(Requirements) Copy these lines exactly and nothing else: from the line holding "# Handles of the serving bowl" to the line holding "bpy.context.scene.collection.objects.link(empty)", both lines included.

(Information shown)
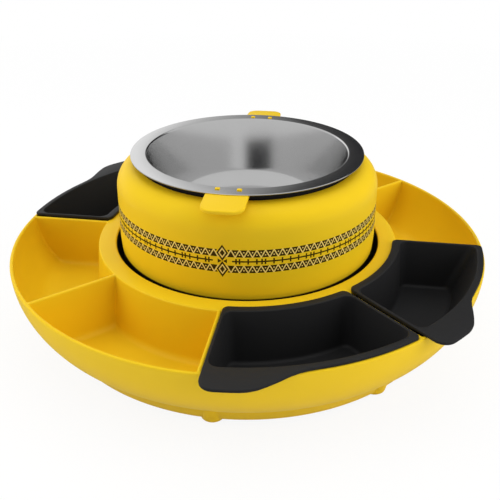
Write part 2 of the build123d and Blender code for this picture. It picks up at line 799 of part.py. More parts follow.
# Ring terminal for the earth wire under the first plate screw, and washers under the others
tag_x = plate_screw_circle * math.cos(math.radians(plate_screw_angle))
tag_y = plate_screw_circle * math.sin(math.radians(plate_screw_angle))
tail_x = tag_x + (tag_tail + barrel_length) * math.cos(math.radians(tag_angle))
tail_y = tag_y + (tag_tail + barrel_length) * math.sin(math.radians(tag_angle))
barrel_level = shield_under - barrel_radius
with BuildPart() as earth_tag:
    with BuildSketch(Plane.XY.offset(tag_under)):
        with Locations((tag_x, tag_y)):
            Circle(tag_radius)
        with Locations(Location((tag_x, tag_y, 0), (0, 0, tag_angle))):
            Rectangle(tag_tail + barrel_length / 2, tag_width, align=(Align.MIN, Align.CENTER))
        with Locations((tag_x, tag_y)):
            Circle(screw_radius + hole_clearance, mode=Mode.SUBTRACT)
    extrude(amount=blade_gauge)
    with BuildSketch(Plane(origin=(tail_x, tail_y, barrel_level),
                           z_dir=(tag_x - tail_x, tag_y - tail_y, 0))):
        Circle(barrel_radius)
    extrude(amount=barrel_length)
save(earth_tag, "earth_tag")

with BuildPart() as shield_washers:
    with BuildSketch(Plane.XY.offset(tag_under)):
        for place in range(1, plate_screw_count):
            turn = math.radians(plate_screw_angle + place * 360 / plate_screw_count)
            with Locations((plate_screw_circle * math.cos(turn), plate_screw_circle * math.sin(turn))):
                Circle(tag_radius)
                Circle(screw_radius + hole_clearance, mode=Mode.SUBTRACT)
    extrude(amount=blade_gauge)
save(shield_washers, "shield_washers")

# Thermostat held against the plate
thermostat_under = plate_under - thermostat_cap - thermostat_body
blade_level = thermostat_under + blade_rise
with BuildPart() as thermostat:
    with Locations((0, 0, plate_under - thermostat_cap)):
        Cylinder(thermostat_cap_radius, thermostat_cap, align=(Align.CENTER, Align.CENTER, Align.MIN))
    with Locations((0, 0, thermostat_under)):
        Cylinder(thermostat_radius, thermostat_body, align=(Align.CENTER, Align.CENTER, Align.MIN))
    with Locations((0, 0, blade_level)):
        Box(blade_width, 2 * (thermostat_radius + blade_length), blade_gauge)
save(thermostat, "thermostat")

bracket_top = plate_under - thermostat_cap
with BuildPart() as thermostat_bracket:
    with BuildSketch(Plane.XZ):
        for side in (-1, 1):
            with BuildLine():
                Polyline(
                    (0, bracket_top - bracket_gauge),
                    (side * (joggle_start + bracket_gauge), bracket_top - bracket_gauge),
                    (side * (joggle_start + bracket_gauge), plate_under - bracket_gauge),
                    (side * bracket_half_length, plate_under - bracket_gauge),
                    (side * bracket_half_length, plate_under),
                    (side * joggle_start, plate_under),
                    (side * joggle_start, bracket_top),
                    (0, bracket_top),
                    (0, bracket_top - bracket_gauge),
                )
            make_face()
    extrude(amount=bracket_width / 2, both=True)
    with BuildSketch(Plane.XY.offset(bracket_top - bracket_gauge)):
        Circle(joggle_start + bracket_gauge)
    extrude(amount=bracket_gauge)
    with Locations((0, 0, bracket_top)):
        Cylinder(thermostat_radius + hole_clearance, 4 * bracket_gauge, mode=Mode.SUBTRACT)
    with GridLocations(bracket_screw_spacing, 0, 2, 1):
        with Locations((0, 0, plate_under)):
            Cylinder(small_screw_radius + hole_clearance, 4 * bracket_gauge, mode=Mode.SUBTRACT)
save(thermostat_bracket, "thermostat_bracket")

with BuildPart() as bracket_screws:
    with GridLocations(bracket_screw_spacing, 0, 2, 1):
        with Locations((0, 0, plate_under - bracket_gauge - screw_head)):
            Cylinder(small_screw_head_radius, screw_head, align=(Align.CENTER, Align.CENTER, Align.MIN))
            Cylinder(small_screw_radius, screw_head + bracket_gauge + bracket_screw_bite,
                     align=(Align.CENTER, Align.CENTER, Align.MIN))
save(bracket_screws, "bracket_screws")

# Thermal fuse and the clip that presses it on the plate
fuse_level = plate_under - fuse_radius - fuse_clearance
clip_height = fuse_clearance + 2 * fuse_radius + clip_gauge
with BuildPart() as thermal_fuse:
    with Locations(Location((-fuse_offset, 0, fuse_level), (90, 0, 0))):
        Cylinder(fuse_radius, fuse_length)
save(thermal_fuse, "thermal_fuse")

with BuildPart() as fuse_clip:
    with Locations((-fuse_offset, 0, plate_under)):
        Box(clip_width, clip_length, clip_height, align=(Align.CENTER, Align.CENTER, Align.MAX))
    with Locations(Location((-fuse_offset, 0, fuse_level), (90, 0, 0))):
        Cylinder(fuse_radius + fixed_clearance, 2 * clip_length, mode=Mode.SUBTRACT)
save(fuse_clip, "fuse_clip")

# Cord gland, a soft grommet in the back wall
gland_inner_face = gland_face - gland_boss_depth
with BuildPart() as cord_gland:
    with BuildSketch(Plane(origin=(0, gland_face + gland_flange, gland_level), z_dir=(0, -1, 0))):
        Circle(gland_flange_radius)
    extrude(amount=gland_flange)
    fillet(cord_gland.faces().sort_by(Axis.Y)[-1].edges(), gland_flange * 0.5)
    with BuildSketch(Plane(origin=(0, gland_face, gland_level), z_dir=(0, -1, 0))):
        Circle(gland_body_radius)
    extrude(amount=gland_boss_depth)
    with BuildSketch(Plane(origin=(0, gland_inner_face, gland_level), z_dir=(0, -1, 0))):
        Circle(gland_flange_radius)
    extrude(amount=gland_flange)
    with Locations(Location((0, gland_face, gland_level), (90, 0, 0))):
        Cylinder(gland_bore, 4 * gland_boss_depth, mode=Mode.SUBTRACT)
save(cord_gland, "cord_gland")

# Terminal block
block_back = base_top_radius - block_from_wall
wire_level = centre_floor + ring_ledge_height / 2
block_ways = (-block_pitch, 0, block_pitch)
block_screw_rows = (block_back - block_screw_inset, block_back - block_depth + block_screw_inset)
with BuildPart() as terminal_block:
    with Locations((0, block_back - block_depth / 2, pan_floor)):
        Box(block_width, block_depth, block_height, align=(Align.CENTER, Align.CENTER, Align.MIN))
    for x in block_ways:
        with Locations(Location((x, block_back, wire_level), (90, 0, 0))):
            Cylinder(block_bore, 2 * block_bore_depth, mode=Mode.SUBTRACT)
        for y in block_screw_rows:
            with Locations((x, y, pan_floor + block_height)):
                Cylinder(block_screw_radius + fixed_clearance, 2 * block_screw_depth, mode=Mode.SUBTRACT)
save(terminal_block, "terminal_block")

with BuildPart() as terminal_screws:
    for x in block_ways:
        for y in block_screw_rows:
            with Locations((x, y, pan_floor + block_height - block_screw_depth)):
                Cylinder(block_screw_radius, block_screw_height,
                         align=(Align.CENTER, Align.CENTER, Align.MIN))
save(terminal_screws, "terminal_screws")


# Wires: straight runs joined by arcs as large as the runs allow
def arc_radii(points):
    """Radius at each corner: 0.45 of the shorter run over the tangent of half the turn."""
    corners = [Vector(*point) for point in points]
    radii = []
    for before, here, after in zip(corners, corners[1:], corners[2:]):
        arriving = here - before
        leaving = after - here
        half_turn = math.radians(arriving.get_angle(leaving) / 2)
        radii.append(0.45 * min(arriving.length, leaving.length) / math.tan(half_turn))
    return radii


def wire(points):
    """A round wire along the points."""
    with BuildPart() as run:
        with BuildLine() as route:
            FilletPolyline(*points, radius=arc_radii(points))
        with BuildSketch(Plane(origin=route.line @ 0, z_dir=route.line % 0)):
            Circle(wire_radius)
        sweep()
    return run


block_front = block_back - block_depth
wire_pitch = 3.6
wire_outside = ledge_radius + wire_to_collar
wire_inside = collar_inside - wire_from_collar
pin_right, pin_left = pin_spots
lead_level = pin_end - wire_stub
shaft_side = 1 / math.hypot(tail_x - tag_x, tail_y - tag_y)
along_x = (tail_x - tag_x) * shaft_side
along_y = (tail_y - tag_y) * shaft_side
live_wire = wire([
    (-block_pitch, block_front, wire_level),
    (-block_pitch, block_front - wire_stub, wire_level),
    (-wire_pitch, wire_outside, wire_level),
    (-wire_pitch, wire_inside, wire_level),
    (-6, 86, 17),
    (-13, 72, 27),
    (-20, 57, plate_under - 38),
    (-23.5, 38, plate_under - 26),
    (-24.4, 25, plate_under - 13),
    (-fuse_offset, 16, fuse_level),
    (-fuse_offset, fuse_length / 2, fuse_level),
])
save(live_wire, "live_wire")

neutral_wire = wire([
    (0, block_front, wire_level),
    (0, wire_inside, wire_level),
    (2, 84, 19),
    (7, 70, 32),
    (10.5, 59, lead_level - 7),
    (*pin_right, lead_level),
    (*pin_right, pin_end),
])
save(neutral_wire, "neutral_wire")

earth_wire = wire([
    (block_pitch, block_front, wire_level),
    (block_pitch, block_front - wire_stub, wire_level),
    (wire_pitch, wire_outside, wire_level),
    (wire_pitch, wire_inside, wire_level),
    (8, 88, 17),
    (16, 83, 30),
    (25, 82, barrel_level - 15),
    (31, 80, barrel_level - 4),
    (tail_x + wire_stub * along_x, tail_y + wire_stub * along_y, barrel_level),
    (tail_x, tail_y, barrel_level),
])
save(earth_wire, "earth_wire")

blade_end = thermostat_radius + blade_length
fuse_lead = wire([
    (-fuse_offset, -fuse_length / 2, fuse_level),
    (-fuse_offset, -18, fuse_level),
    (-16, -28, plate_under - 5),
    (-5, -30, blade_level + 1),
    (0, -23, blade_level),
    (0, -blade_end, blade_level),
])
save(fuse_lead, "fuse_lead")

element_lead = wire([
    (0, blade_end, blade_level),
    (0, 24, blade_level),
    (-2, 34, plate_under - 17),
    (-5, 42, plate_under - 28),
    (-9.5, 50, lead_level - 6),
    (*pin_left, lead_level),
    (*pin_left, pin_end),
])
save(element_lead, "element_lead")

# Serving bowl
bowl_under = plate_top + plate_to_bowl_clearance
bowl_floor_radius = mouth_radius - bowl_draft
tongue_root_radius = mouth_radius + sheet_gauge + tongue_to_bowl
lug_radius = tongue_root_radius + lug_setback
with BuildPart() as serving_bowl:
    with BuildSketch(Plane.XZ) as bowl_outside:
        with BuildLine():
            Polyline(
                (0, bowl_under),
                (bowl_floor_radius + sheet_gauge, bowl_under),
                (mouth_radius + sheet_gauge, flange_under),
                (flange_radius, flange_under),
                (flange_radius, flange_top),
                (0, flange_top),
                (0, bowl_under),
            )
        make_face()
        fillet(nearest(bowl_outside.vertices(), bowl_floor_radius + sheet_gauge, bowl_under),
               bowl_corner + sheet_gauge)
        fillet([nearest(bowl_outside.vertices(), flange_radius, flange_top),
                nearest(bowl_outside.vertices(), flange_radius, flange_under)], hem_round)
    revolve(axis=Axis.Z)
    with BuildSketch(Plane.XZ) as bowl_inside:
        with BuildLine():
            Polyline(
                (0, bowl_under + sheet_gauge),
                (bowl_floor_radius, bowl_under + sheet_gauge),
                (mouth_radius, flange_top),
                (0, flange_top),
                (0, bowl_under + sheet_gauge),
            )
        make_face()
        fillet(nearest(bowl_inside.vertices(), bowl_floor_radius, bowl_under + sheet_gauge), bowl_corner)
    revolve(axis=Axis.Z, mode=Mode.SUBTRACT)
    mouth_edge = serving_bowl.edges().filter_by(GeomType.CIRCLE).filter_by_position(
        Axis.Z, flange_top - 0.01, flange_top + 0.01).sort_by(SortBy.RADIUS)[0]
    fillet(mouth_edge, mouth_round)
    for side in (-1, 1):
        with Locations((0, side * lug_radius, flange_top)):
            with GridLocations(lug_spacing, 0, 2, 1):
                Box(lug_width + 2 * fixed_clearance, lug_depth + 2 * fixed_clearance, 4 * sheet_gauge,
                    mode=Mode.SUBTRACT)
save(serving_bowl, "serving_bowl")

# Handles of the serving bowl
tongue_tip = flange_radius + tongue_reach
for side, name in ((-1, "bowl_handle_front"), (1, "bowl_handle_rear")):
    with BuildPart() as bowl_handle:
        with BuildSketch(Plane(origin=(0, 0, 0), x_dir=(0, side, 0), z_dir=(side, 0, 0))):
            with BuildLine():
                Polyline(
                    (tongue_root_radius, flange_under),
                    (flange_radius, flange_under),
                    (tongue_tip, flange_under - tongue_droop),
                    (tongue_tip, flange_under - tongue_droop - tongue_gauge),
                    (flange_radius, handle_under),
                    (tongue_root_radius, handle_under),
                    (tongue_root_radius, flange_under),
                )
            make_face()
        extrude(amount=handle_width / 2, both=True)
        tip_edges = bowl_handle.edges().filter_by(Axis.Z).sort_by(Axis.Y, reverse=side > 0)[:2]
        fillet(tip_edges, tongue_corner)
        with Locations((0, side * lug_radius, flange_under)):
            with GridLocations(lug_spacing, 0, 2, 1):
                Box(lug_width, lug_depth, sheet_gauge + lug_head,
                    align=(Align.CENTER, Align.CENTER, Align.MIN))
    save(bowl_handle, name)
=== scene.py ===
"""Dresses the heated pot and its revolving topping tray for rendering.

Shapes are drawn in millimetres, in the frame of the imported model: +Z up from
the table, the axis of rotation through the origin, the front towards -Y.
Angles round the axis count from the front, anticlockwise seen from above.
"""

import functools
import json
import math

import bmesh
import bpy
from bpy.props import FloatProperty, FloatVectorProperty, IntProperty
from mathutils import Matrix, Vector


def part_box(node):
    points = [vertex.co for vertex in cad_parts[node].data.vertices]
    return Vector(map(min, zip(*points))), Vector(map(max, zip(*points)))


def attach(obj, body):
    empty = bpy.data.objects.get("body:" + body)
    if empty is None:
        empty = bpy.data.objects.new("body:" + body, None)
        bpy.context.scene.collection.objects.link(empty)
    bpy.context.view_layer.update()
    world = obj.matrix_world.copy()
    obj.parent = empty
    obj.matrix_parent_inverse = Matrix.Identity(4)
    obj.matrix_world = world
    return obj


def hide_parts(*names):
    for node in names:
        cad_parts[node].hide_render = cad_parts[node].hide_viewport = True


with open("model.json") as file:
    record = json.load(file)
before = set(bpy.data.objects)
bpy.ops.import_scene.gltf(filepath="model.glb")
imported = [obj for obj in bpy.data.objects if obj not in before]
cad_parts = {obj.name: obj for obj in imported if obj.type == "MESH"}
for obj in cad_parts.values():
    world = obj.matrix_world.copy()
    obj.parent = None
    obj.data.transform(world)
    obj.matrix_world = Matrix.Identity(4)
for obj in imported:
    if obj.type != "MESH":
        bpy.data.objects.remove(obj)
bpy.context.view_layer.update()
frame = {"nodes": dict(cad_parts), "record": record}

bl_info = {
    "name": "Heated pot with revolving tray",
    "version": (1, 0, 0),
    "blender": (4, 5, 0),
    "location": "View3D > Sidebar > Pot",
    "description": "Models and finishes a heated serving pot in a revolving tray of compartments",
    "category": "Object",
}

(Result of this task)
# Handles of the serving bowl
tongue_tip = flange_radius + tongue_reach
for side, name in ((-1, "bowl_handle_front"), (1, "bowl_handle_rear")):
    with BuildPart() as bowl_handle:
        with BuildSketch(Plane(origin=(0, 0, 0), x_dir=(0, side, 0), z_dir=(side, 0, 0))):
            with BuildLine():
                Polyline(
                    (tongue_root_radius, flange_under),
                    (flange_radius, flange_under),
                    (tongue_tip, flange_under - tongue_droop),
                    (tongue_tip, flange_under - tongue_droop - tongue_gauge),
                    (flange_radius, handle_under),
                    (tongue_root_radius, handle_under),
                    (tongue_root_radius, flange_under),
                )
            make_face()
        extrude(amount=handle_width / 2, both=True)
        tip_edges = bowl_handle.edges().filter_by(Axis.Z).sort_by(Axis.Y, reverse=side > 0)[:2]
        fillet(tip_edges, tongue_corner)
        with Locations((0, side * lug_radius, flange_under)):
            with GridLocations(lug_spacing, 0, 2, 1):
                Box(lug_width, lug_depth, sheet_gauge + lug_head,
                    align=(Align.CENTER, Align.CENTER, Align.MIN))
    save(bowl_handle, name)
=== scene.py ===
"""Dresses the heated pot and its revolving topping tray for rendering.

Shapes are drawn in millimetres, in the frame of the imported model: +Z up from
the table, the axis of rotation through the origin, the front towards -Y.
Angles round the axis count from the front, anticlockwise seen from above.
"""

import functools
import json
import math

import bmesh
import bpy
from bpy.props import FloatProperty, FloatVectorProperty, IntProperty
from mathutils import Matrix, Vector


def part_box(node):
    points = [vertex.co for vertex in cad_parts[node].data.vertices]
    return Vector(map(min, zip(*points))), Vector(map(max, zip(*points)))


def attach(obj, body):
    empty = bpy.data.objects.get("body:" + body)
    if empty is None:
        empty = bpy.data.objects.new("body:" + body, None)
        bpy.context.scene.collection.objects.link(empty)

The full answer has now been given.